Diriez-vous de notre civilisation, basée sur l'utilisation des énergies fossiles, qu’elle est le résultat d'un développement logique allant de la période pré-humaine à l'ère industrielle ? 

L’utilisation des énergies fossiles a rendu possibles bien des choses (transport rapide des personnes et du matériel, synthèse massive de nitrogène pour les fertilisants…) et optimisé notre capacité à effectuer des tâches très anciennes (labourage, barrages, fabrication de l'acier et du béton…) avec moins de main d’œuvre. Le niveau d’influence des activités humaines a été rehaussé par notre capacité à exploiter de grandes quantités d’énergie pour effectuer ces tâches à la demande. La population mondiale a augmenté très rapidement sur cette même période, en grande partie grâce à ces nouvelles capacités. Mais je ne pense pas que l’activité industrielle, ou même l’utilisation d’énergie fossile représente une « rupture réelle entre un âge naturel et un âge industriel ».
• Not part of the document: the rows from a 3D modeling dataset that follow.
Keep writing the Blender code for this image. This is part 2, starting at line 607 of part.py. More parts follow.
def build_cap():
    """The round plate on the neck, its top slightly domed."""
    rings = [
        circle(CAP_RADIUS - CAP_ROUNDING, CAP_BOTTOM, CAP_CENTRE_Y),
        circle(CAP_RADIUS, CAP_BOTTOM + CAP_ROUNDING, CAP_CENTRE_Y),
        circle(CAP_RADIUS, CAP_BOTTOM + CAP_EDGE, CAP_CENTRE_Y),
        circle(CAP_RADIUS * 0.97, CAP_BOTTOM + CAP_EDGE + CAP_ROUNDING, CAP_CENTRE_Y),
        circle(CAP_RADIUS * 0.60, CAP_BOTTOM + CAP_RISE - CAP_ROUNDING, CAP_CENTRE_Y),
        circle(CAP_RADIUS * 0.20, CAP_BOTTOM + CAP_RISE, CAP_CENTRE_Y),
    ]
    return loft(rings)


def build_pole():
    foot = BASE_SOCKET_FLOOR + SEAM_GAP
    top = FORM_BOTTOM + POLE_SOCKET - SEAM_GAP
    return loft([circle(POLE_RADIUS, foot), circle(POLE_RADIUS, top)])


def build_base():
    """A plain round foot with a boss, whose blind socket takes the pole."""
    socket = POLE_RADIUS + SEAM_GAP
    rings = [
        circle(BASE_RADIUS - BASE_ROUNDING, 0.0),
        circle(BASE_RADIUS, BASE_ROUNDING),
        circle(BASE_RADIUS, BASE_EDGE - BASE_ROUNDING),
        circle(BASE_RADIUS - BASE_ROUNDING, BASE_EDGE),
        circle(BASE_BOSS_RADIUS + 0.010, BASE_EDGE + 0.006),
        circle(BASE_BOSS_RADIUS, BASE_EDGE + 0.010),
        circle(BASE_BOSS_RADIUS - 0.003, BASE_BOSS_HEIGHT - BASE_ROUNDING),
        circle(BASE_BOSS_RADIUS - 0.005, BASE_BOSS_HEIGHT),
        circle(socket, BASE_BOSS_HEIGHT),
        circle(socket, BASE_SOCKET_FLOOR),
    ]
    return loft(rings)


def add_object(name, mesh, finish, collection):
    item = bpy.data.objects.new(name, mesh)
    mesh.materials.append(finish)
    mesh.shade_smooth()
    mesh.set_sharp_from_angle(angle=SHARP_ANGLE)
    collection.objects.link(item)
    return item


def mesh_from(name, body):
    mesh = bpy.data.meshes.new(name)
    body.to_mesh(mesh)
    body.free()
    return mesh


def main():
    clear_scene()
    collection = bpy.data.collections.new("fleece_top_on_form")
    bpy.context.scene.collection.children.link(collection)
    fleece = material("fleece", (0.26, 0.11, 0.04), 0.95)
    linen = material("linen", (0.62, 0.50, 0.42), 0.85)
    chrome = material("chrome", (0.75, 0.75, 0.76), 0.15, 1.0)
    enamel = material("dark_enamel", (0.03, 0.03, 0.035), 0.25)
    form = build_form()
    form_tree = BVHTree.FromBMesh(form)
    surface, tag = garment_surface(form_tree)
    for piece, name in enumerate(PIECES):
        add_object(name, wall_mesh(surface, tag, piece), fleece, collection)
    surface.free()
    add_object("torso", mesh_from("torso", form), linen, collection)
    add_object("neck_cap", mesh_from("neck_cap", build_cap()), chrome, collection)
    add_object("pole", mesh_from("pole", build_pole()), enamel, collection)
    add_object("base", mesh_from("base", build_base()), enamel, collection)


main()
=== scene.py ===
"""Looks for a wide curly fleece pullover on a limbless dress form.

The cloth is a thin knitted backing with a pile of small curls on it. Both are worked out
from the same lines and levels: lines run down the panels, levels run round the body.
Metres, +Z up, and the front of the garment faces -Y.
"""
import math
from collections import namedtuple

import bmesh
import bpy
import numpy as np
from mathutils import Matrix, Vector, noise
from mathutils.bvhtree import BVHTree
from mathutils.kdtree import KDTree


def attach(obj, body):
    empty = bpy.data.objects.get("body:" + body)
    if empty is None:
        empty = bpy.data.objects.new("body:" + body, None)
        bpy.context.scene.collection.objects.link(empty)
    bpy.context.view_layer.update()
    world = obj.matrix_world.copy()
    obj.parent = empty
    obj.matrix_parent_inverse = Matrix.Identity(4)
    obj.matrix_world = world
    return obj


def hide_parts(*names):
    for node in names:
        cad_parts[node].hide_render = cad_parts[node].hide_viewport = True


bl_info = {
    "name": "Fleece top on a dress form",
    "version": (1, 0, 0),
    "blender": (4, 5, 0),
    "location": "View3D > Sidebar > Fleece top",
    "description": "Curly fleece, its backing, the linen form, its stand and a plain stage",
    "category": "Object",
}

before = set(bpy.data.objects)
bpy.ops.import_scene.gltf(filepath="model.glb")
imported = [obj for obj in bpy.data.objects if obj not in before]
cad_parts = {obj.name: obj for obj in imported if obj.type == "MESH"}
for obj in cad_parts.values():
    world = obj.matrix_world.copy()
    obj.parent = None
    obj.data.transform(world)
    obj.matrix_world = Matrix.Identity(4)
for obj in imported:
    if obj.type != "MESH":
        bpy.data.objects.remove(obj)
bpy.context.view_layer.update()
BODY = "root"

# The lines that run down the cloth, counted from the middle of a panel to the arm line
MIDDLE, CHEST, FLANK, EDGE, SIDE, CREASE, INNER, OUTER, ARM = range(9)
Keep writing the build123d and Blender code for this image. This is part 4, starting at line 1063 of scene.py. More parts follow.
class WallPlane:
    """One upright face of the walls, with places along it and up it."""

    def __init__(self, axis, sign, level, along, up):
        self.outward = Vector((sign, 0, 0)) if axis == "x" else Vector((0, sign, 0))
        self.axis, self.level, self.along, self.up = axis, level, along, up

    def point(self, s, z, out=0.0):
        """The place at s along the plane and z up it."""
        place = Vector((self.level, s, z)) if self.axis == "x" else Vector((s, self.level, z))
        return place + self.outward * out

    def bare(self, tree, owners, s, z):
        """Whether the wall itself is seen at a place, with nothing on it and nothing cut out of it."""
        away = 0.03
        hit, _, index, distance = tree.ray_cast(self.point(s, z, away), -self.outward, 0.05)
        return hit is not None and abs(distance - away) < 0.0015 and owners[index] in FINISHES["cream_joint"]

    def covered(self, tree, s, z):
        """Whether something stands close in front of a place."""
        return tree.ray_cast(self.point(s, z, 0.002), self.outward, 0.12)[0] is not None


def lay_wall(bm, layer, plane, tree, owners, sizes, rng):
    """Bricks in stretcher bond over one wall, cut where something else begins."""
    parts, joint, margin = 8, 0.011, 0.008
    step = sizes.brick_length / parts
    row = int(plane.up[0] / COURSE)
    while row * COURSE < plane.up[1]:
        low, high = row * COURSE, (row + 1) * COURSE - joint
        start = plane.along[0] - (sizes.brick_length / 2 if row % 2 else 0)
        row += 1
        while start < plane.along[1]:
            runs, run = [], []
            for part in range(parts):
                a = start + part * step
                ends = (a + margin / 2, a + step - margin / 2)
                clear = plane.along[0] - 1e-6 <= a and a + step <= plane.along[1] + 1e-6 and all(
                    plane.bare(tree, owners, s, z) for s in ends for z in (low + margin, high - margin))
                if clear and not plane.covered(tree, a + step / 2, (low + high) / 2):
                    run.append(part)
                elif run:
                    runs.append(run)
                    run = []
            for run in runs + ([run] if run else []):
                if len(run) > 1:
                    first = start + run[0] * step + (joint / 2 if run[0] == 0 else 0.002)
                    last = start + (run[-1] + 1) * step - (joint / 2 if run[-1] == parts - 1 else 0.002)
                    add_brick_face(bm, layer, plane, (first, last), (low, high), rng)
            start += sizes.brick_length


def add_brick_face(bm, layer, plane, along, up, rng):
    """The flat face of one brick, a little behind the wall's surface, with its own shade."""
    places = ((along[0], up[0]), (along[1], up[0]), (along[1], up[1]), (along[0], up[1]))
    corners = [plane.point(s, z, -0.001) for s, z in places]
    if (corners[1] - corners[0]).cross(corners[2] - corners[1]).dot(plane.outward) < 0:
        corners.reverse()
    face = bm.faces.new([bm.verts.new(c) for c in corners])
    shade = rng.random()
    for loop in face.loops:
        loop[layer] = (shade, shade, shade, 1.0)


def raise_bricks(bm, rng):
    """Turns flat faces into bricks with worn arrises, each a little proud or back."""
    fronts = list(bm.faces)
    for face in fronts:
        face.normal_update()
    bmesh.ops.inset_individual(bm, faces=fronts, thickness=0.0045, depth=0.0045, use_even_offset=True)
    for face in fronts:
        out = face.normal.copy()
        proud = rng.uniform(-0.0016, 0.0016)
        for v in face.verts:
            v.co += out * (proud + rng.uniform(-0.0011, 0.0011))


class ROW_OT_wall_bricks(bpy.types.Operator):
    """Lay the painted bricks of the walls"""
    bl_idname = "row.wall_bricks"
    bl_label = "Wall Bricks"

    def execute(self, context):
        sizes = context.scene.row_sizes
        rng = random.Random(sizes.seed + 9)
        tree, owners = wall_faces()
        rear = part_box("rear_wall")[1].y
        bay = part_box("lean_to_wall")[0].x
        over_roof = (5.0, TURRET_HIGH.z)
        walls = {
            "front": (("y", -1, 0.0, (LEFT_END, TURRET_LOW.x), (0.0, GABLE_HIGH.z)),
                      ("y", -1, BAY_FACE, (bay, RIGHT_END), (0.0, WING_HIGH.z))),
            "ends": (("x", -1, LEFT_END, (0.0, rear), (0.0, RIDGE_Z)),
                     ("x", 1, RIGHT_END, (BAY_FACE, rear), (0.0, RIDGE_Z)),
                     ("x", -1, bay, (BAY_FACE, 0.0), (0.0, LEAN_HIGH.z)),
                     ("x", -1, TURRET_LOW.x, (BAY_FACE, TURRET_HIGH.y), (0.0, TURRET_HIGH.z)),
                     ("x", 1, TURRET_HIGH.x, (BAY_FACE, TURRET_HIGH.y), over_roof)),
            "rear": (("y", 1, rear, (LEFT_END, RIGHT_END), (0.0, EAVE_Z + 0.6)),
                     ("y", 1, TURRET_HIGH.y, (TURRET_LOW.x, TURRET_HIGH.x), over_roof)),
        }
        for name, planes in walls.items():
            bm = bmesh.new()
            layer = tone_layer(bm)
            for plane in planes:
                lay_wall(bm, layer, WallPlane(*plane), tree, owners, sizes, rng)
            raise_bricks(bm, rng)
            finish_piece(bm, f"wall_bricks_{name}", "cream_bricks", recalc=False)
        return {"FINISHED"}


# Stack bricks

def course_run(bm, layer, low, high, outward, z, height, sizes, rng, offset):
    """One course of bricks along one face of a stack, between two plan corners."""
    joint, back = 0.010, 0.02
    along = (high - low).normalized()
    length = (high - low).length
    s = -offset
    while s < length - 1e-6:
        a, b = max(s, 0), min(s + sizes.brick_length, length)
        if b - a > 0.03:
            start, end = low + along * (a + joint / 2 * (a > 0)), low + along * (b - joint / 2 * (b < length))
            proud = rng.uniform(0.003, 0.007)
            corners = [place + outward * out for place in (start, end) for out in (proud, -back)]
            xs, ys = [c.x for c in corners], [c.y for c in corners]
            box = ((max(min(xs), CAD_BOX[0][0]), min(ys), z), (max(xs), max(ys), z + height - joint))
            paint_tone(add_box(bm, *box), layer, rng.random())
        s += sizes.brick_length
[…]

L’évidence est telle qu’on ne peut nier qu’une croissance sans précédent de la population et de l’influence humaine est intervenue ces deux derniers siècles. Néanmoins, la capacité et la volonté qu’ont les hommes à modifier la planète  s’inscrit dans un processus à très long terme. Les caractéristiques spectaculaires et sans précédent de notre temps ont été rendues possibles par les innombrables générations d’innovateurs et de transformateurs de la Terre qui nous ont précédés.